Depending on the busyness of one party or the other, you can adapt this format to a "double opt-in" introduction. Here you reach out privately to each person first (using information from steps 2 and 3); once both people consent, your actual introduction will be even shorter (mostly just information from steps 1 and 4).

Networking events don't bring us truly new contacts. Instead, research suggests, we are better off engaging in activities that draw a cross-section of people and letting those connections form naturally as we engage with the task at hand.

When we focus solely on networking or meeting new contacts, we most often end up heading home from these events with far less useful relationships than we had hoped for.

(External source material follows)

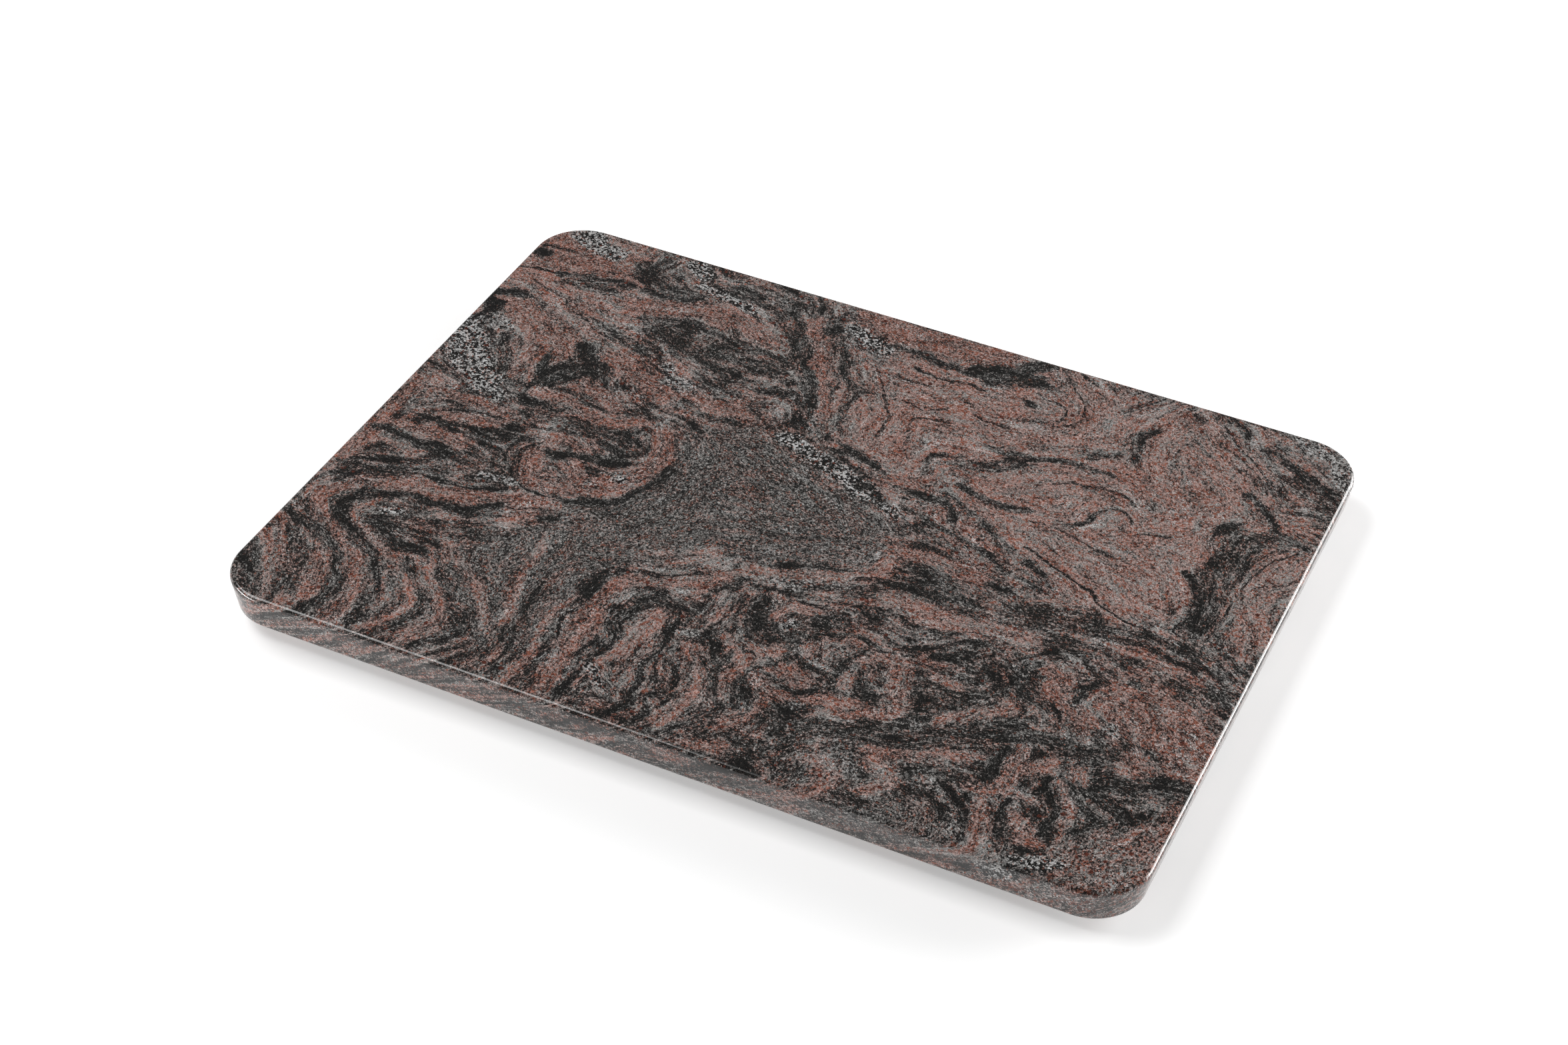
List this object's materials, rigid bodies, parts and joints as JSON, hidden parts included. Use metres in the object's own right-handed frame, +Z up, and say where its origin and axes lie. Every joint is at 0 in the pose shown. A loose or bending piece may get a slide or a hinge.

Instead, we are more likely to develop new relationships with a diverse set of individuals by focusing more on activities to participate in rather than relationships themselves. Like guests cooking alongside each other, participating in shared activities allows more random collaborations to happen and makes those collaborations more likely to become real relationships.

Start by opening up your perspective about your friends and coworkers, and then start widening your relationships. Here's how:

List five friends who do work you know very little about. Set a time to meet with each one in the next thirty days, for coffee or lunch or just to hang out. Make sure to take time to ask questions about what they are working on. You're not looking for anything specific that will help your own work or create an opportunity. You're just looking to learn. (These are your friends after all; you're not trying to take advantage of them.) Make a list of five colleagues whom you don't know very well. Make an appointment to meet with each one of your colleagues in the next thirty days. As with your friends, you're looking to learn. If you sense that they don't want to reveal too much about themselves, then don't worry. (They probably haven't read this chapter of this book yet.) But take an interest in them and show it. You never know, you might make a new best friend.